Archive for October, 2009

Oct 22

Bus stop public art project gets green light

When I first moved to London and had more time than friends in the vicinity I spent a lot of time riding around on double decker buses just looking at the city. My favourite moments on those journeys were spotting the random things that people at street level couldn’t see. The winning object? An apple-sized ceramic ginger cat head perched on top of a garage on Highbury Grove Road, which watched the traffic with appropriately catlike disdain. Having shared a childhood home with a large number of cat ornaments, I am pretty sure the head was the lid of a teapot.

Ginger Cat Teapot

Ginger Cat Teapot

The flat tops of bus stops also yielded a fascinating array of items (including the Shoreditch meteorites) but rather a lot of single shoes and empty vodka bottles.
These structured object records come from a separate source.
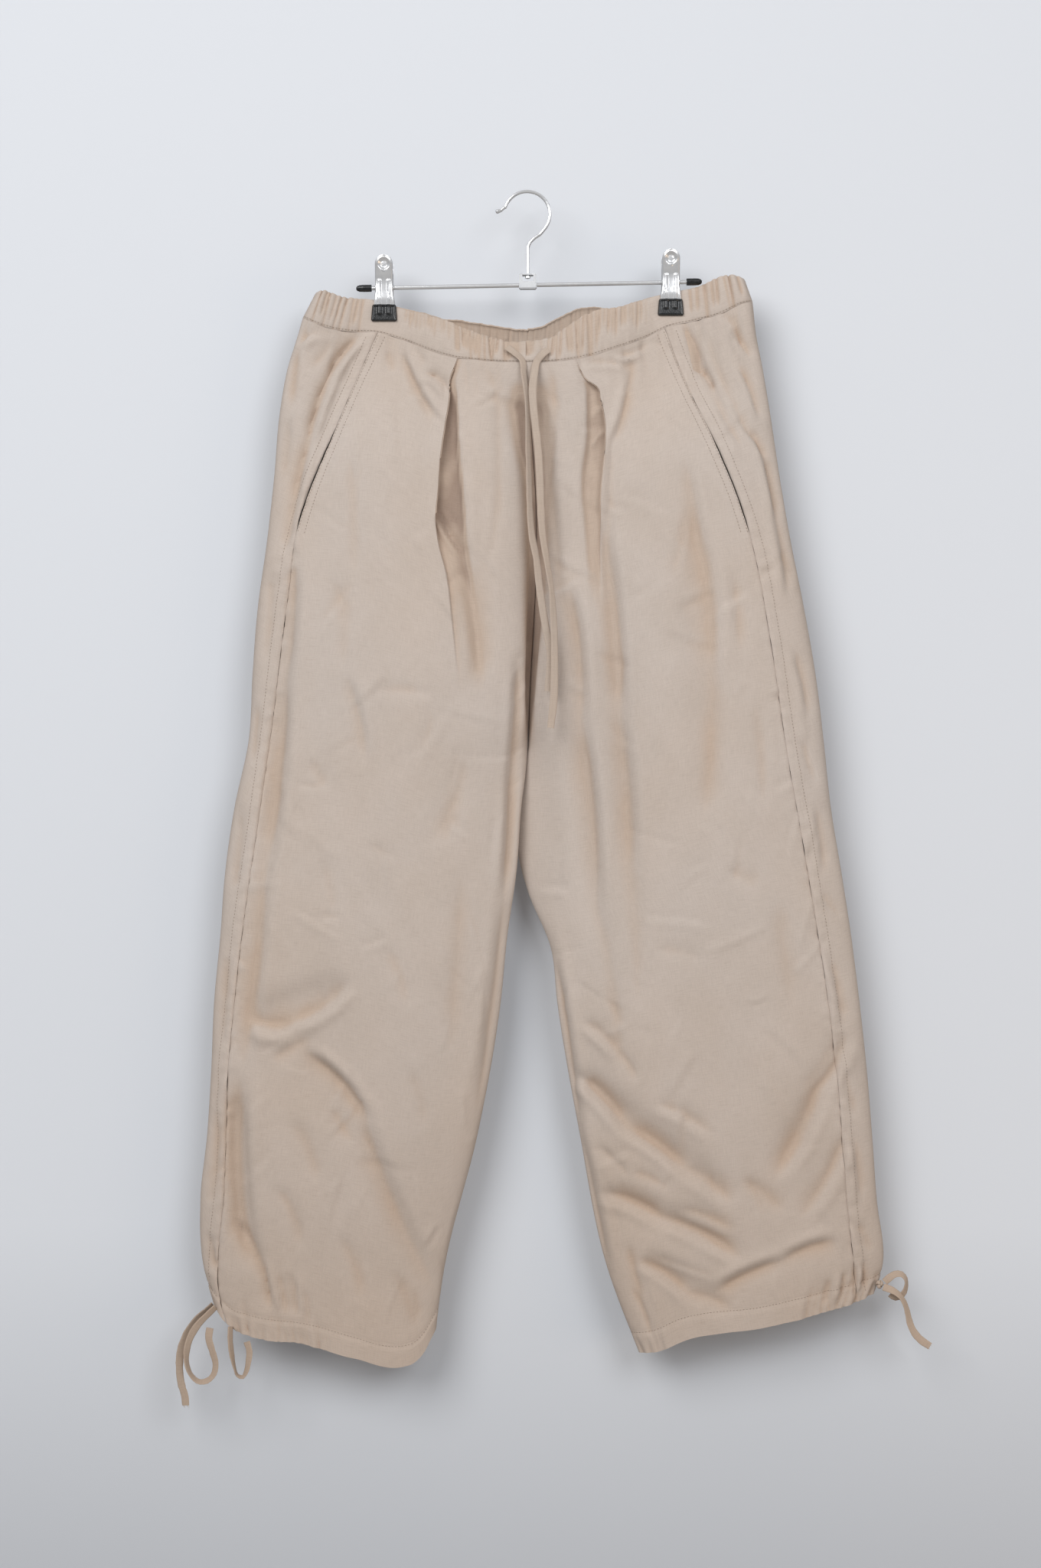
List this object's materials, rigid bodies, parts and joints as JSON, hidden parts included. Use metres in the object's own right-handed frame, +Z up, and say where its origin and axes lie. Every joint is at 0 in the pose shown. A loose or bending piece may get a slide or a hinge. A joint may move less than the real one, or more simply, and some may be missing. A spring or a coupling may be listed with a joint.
{
  "type": "drawstring trousers on a clip hanger",
  "caption": "Wide cropped trousers with a gathered elastic waist, a drawstring and tied hems, hung from a metal clip hanger by its hook.",
  "frame": {"origin": "the inside top of the hook, where a nail, hook or rail carries the hanger", "axes": "+X to the wearer's left, +Y towards the wall behind, +Z up"},
  "size_m": [0.6854, 0.0681, 1.1096],
  "materials": {
    "cotton_linen": "plain slub weave, matt, warm beige",
    "tape": "folded self-fabric tape, matt, warm beige",
    "chrome_metal": "polished chrome plate",
    "black_coating": "smooth black dipped coating"
  },
  "bodies": {
    "root": {"front_right": "cotton_linen", "front_left": "cotton_linen", "back_right": "cotton_linen", "back_left": "cotton_linen", "waistband_front": "cotton_linen", "waistband_back": "cotton_linen", "drawstring_right": "tape", "drawstring_left": "tape", "hem_tie_right_tail": "tape", "hem_tie_right_loop": "tape", "hem_tie_right_short_loop": "tape", "hem_tie_left_loop": "tape", "hem_tie_left_tail": "tape", "hem_tie_left_knot": "tape", "hook": "chrome_metal", "hook_bracket": "chrome_metal", "bar": "chrome_metal", "clip_right_front": "chrome_metal", "clip_right_back": "chrome_metal", "clip_right_spring": "chrome_metal", "clip_left_front": "chrome_metal", "clip_left_back": "chrome_metal", "clip_left_spring": "chrome_metal", "bar_tip_right": "black_coating", "bar_tip_left": "black_coating", "clip_right_jaw_front": "black_coating", "clip_right_jaw_back": "black_coating", "clip_left_jaw_front": "black_coating", "clip_left_jaw_back": "black_coating"}
  },
  "joints": []
}
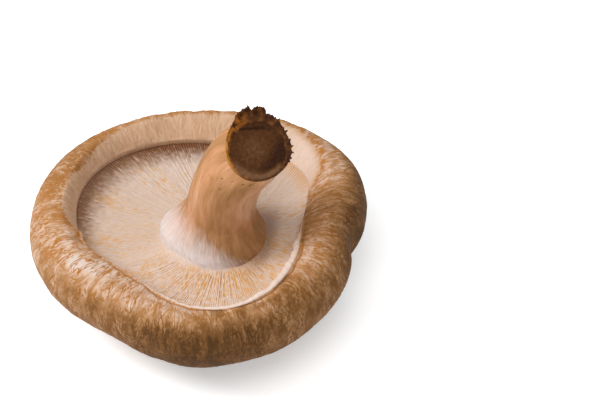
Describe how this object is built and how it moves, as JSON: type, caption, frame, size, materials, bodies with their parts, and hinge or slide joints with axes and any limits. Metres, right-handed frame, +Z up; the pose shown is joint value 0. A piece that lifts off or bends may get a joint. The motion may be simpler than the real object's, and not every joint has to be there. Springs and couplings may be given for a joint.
{
  "type": "shiitake mushroom",
  "caption": "Whole shiitake mushroom lying cap down, with an inrolled rim, fine gills and a leaning stem with a torn, dried cut end.",
  "frame": {"origin": "centre of the flat rest face on the crown of the cap", "axes": "+Z up, out of the rest face towards the gills and the stem; +X the way the stem leans; -Y towards the side that the cut end faces"},
  "size_m": [0.0732, 0.0691, 0.0513],
  "materials": {
    "cap_skin": "dry, matte, mottled brown to tan cap skin with pale streaks and fine radial cracks",
    "gills": "matte cream-pink gills with tan gaps",
    "stem_flesh": "matte fibrous stem, white and cottony at its foot, peach to tan above",
    "cut_end": "dried dark brown cut face with a ragged edge"
  },
  "bodies": {
    "root": {"shiitake_mushroom": "cap_skin"}
  },
  "joints": []
}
So while I am very pleased to hear that the Bus.tops project which plans to cover 64 bus stop roofs in LEDs to display digital artworks has got the go-ahead, there’s a little wistful nostalgia mixed in. Regular readers will know I have strong feelings about public art, and I like this idea a lot. It has the potential to brighten the grim journeys made by millions of Londoners every day, while getting art out of the gallery and clawing back some of our shrinking public space before advertisers get hold of it (although I wouldn’t be surprised if they cotton on soon). But I can’t help wondering if any of those bus stops are already decorated with bizarre discarded items, and whether some lonely passenger will miss the mystery. Anyway, here’s their short video introduction on the Bus.tops site. There’s some annoying ‘urban’ jazz, and one of the artists describes bus stops as ‘street furniture’ but don’t let that put you off the whole project.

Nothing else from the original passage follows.